Mrs Mwanakatwe said Zambia has accrued many benefits for hosting the COMESA secretariat and is hopeful that it will continue doing so in future.

6 COMMENTS

  1. They are sweet talking the government into signing the Regional Customs Transit Guarantee (RCTG). This will kill the Customs Clearing Industry in Zambia. Customs Agents in Zambia will be required to not handle transits passing through the Country and will be needed to setup shop in all Port of Entry such as Durban, Walvis Bay, Dar es Salaam. While you are busy posting comments Agents in Zambia are protesting against this but no one is paying attention. Uganda and Rwanda signed up to this and their Agents are suffering in Mombasa, Kenya Port all businesses are being handled by Kenyan Agents before them. COMESA is a sham organization if you ask me as it even promised our government that they will compensate for any loss

  2. Sindiso Ngwenya refered to Customs Agents in Zambia as Tuntemba Businesses. Now will they compensate the many Zambian Agents for loss of business I don’t think so this $46 million goes into a building only and most materials won’t be sourced locally from architectures designer, surveyors to main contractors only laborer’s and bricklayers. Margret Mwanakatwe should follow suit as Felix Mutati and Bob Sichinga did in not signing this. Zambians stop being docile and wake up. This economy will not fix itself and our politicians can’t understand the dynamics of everything when it comes to economics. We can’t even account for the copper that is produced by the mines for export, how I ask will this government calculate the loss of business in Transit revenue loss for COMESA to compensate it’s a…

  3. the previous new headquarters was done as an international competition, so unless a Zambian architect produced something to compete on a global scale i doubt they would be award it…..as for customs agents and comesa no commitment

  4. Guys don’t yap your mouths if you don’t know what you are talking about.

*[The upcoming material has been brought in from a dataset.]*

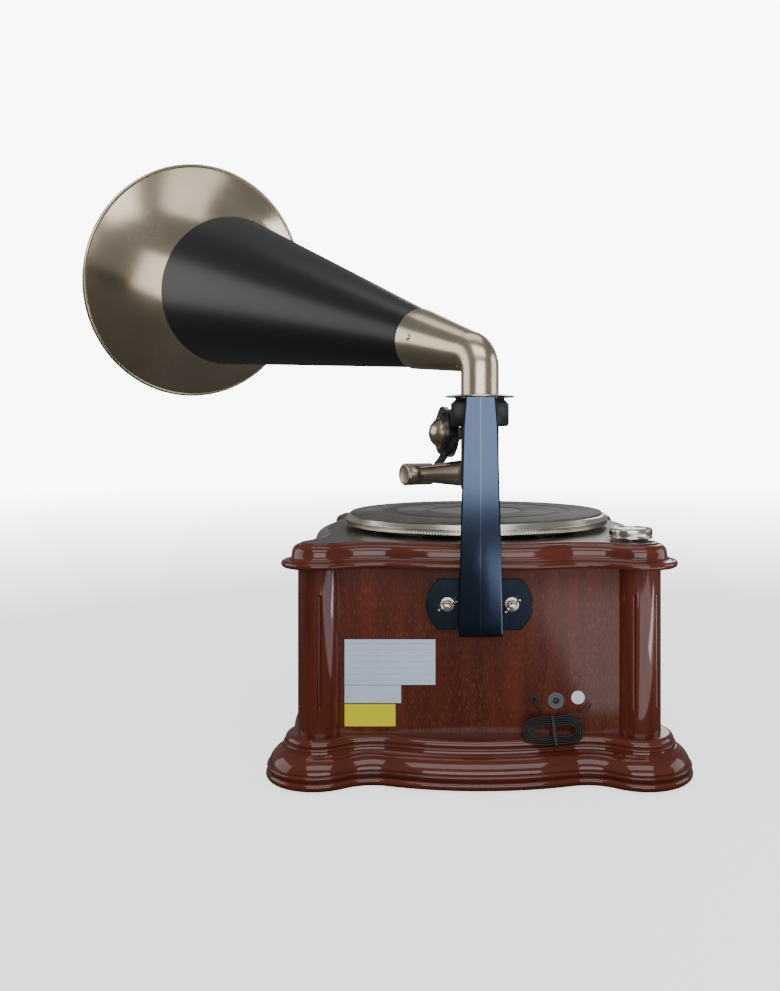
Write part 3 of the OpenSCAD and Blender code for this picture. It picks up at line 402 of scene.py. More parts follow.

    You think customs agents are crying about loss of employment ? My foot !!

    This is how it works :

    Trader walks into supermarket in South Africa and buys goods. When she exits South Africa, she uses the original invoice to clear South African customs at exit and to claim her South African VAT as she is exporting the goods. When she reaches Zambia the benevolent agent makes out a dummy low value invoice for her and clears on this basis thereby underpaying Zambian import duties.

    Now with the RCTG, the true invoice is entered into the system as soon as the lady exits South Africa. When she reaches Zambia, that full value invoice is already on the Zambian ZRA system as their is regional integration. So…

  5. Cont

    So their is no chance for the agent to do foka-foka jobs to fill his belly and cheat on ZRA duties cause the full value invoice is already on the ZRA system which is integrated to South Africa.

    If ZRA ever took the declared “invoices” and went to match them with the corresponding exit documents from South Africa we could probably be able to pay off Zambias external debt.

    This is how cross border traders work.

  6. Should have been built in cleaner,more organized and more cosmopolitan city like Dar ,Harare or Nairobi.

    Lusaka is an embarrassing chaotic eyesore of a city.